One of the most extraordinary literary judgments ever made is that Richardson was a moralist. Both "Clarissa Harlowe", and the "Letters from Pamela", are endlessly prolonged accounts, characteristically obsessive, of the seduction and degradation of girls, which could only have been written by a man for whom such events had a dreadful fascination. Not only is Clarissa, rejected by her family, placed in a brothel (the obvious fantasy for anyone who feels that women are whores - and we have seen the Oedipal origins of such a feeling) and eventually driven to her death, but, for good measure, we are shown Lovelace`s friend, Belmont, seducing a girl with the aid of drugs and abandoning her. The story almost exactly parallels that of a recent highly successful novel, except that in this case the seducer is not presented as being a gentleman, and the psychic impotence which motivates him is frankly stated.

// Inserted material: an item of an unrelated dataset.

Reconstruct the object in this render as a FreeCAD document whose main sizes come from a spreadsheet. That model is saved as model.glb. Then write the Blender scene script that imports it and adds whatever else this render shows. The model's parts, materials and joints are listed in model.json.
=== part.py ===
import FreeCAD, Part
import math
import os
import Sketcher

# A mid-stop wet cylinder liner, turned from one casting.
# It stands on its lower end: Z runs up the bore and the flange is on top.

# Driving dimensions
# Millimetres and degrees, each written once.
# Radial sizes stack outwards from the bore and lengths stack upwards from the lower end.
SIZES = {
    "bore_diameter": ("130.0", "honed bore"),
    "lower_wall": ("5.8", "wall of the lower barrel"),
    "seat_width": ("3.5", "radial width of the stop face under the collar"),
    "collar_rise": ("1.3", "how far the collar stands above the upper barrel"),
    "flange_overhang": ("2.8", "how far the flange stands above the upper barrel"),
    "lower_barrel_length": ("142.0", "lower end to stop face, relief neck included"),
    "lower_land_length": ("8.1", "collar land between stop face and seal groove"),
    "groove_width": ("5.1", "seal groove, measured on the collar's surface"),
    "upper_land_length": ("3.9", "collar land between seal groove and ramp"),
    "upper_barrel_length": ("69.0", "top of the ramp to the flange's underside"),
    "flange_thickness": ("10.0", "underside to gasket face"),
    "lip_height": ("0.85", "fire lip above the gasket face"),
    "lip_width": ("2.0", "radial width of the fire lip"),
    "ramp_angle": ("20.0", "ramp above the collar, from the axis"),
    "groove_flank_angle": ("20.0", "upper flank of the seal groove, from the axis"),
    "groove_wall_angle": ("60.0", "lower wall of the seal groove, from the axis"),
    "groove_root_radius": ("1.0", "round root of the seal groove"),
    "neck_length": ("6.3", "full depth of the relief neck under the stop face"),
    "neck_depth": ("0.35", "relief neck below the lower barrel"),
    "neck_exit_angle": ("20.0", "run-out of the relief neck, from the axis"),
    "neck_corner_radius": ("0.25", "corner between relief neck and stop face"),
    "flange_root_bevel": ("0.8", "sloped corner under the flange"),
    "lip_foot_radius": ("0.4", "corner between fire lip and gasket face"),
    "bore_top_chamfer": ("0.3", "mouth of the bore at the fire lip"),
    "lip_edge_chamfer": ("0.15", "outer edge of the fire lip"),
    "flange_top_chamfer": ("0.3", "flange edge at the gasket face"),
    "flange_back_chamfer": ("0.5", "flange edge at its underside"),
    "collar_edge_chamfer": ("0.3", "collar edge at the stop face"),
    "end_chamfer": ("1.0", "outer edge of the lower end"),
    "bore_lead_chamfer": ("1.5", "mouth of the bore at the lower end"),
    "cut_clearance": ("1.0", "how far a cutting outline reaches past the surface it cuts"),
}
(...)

The themes of violence and impotence run through the sexual life of the period in a horrid counterpoint, and ever more repellent steps are necessary to evoke some shadow of the vanished potency. Where the Restoration poet had hoped that Phyllis would be kind, the Georgian gallant ruthlessly seduced girls, if necessary using narcotics for the purpose, and left them to their fate. It was considered especially important that the girl should be a virgin. This is a demand which differs in an important respect from the demand of a man that his intended wife should be a virgin, and it occurred with such frequency that Bloch has spoken of the period as one of "defloration mania". To deflower a woman is a method of expressing one`s resentment of her sex: and how important the sadistic element was is shown by a work like "The Battle of Venus" which dwells on the charm of the victims struggles and cries of pain.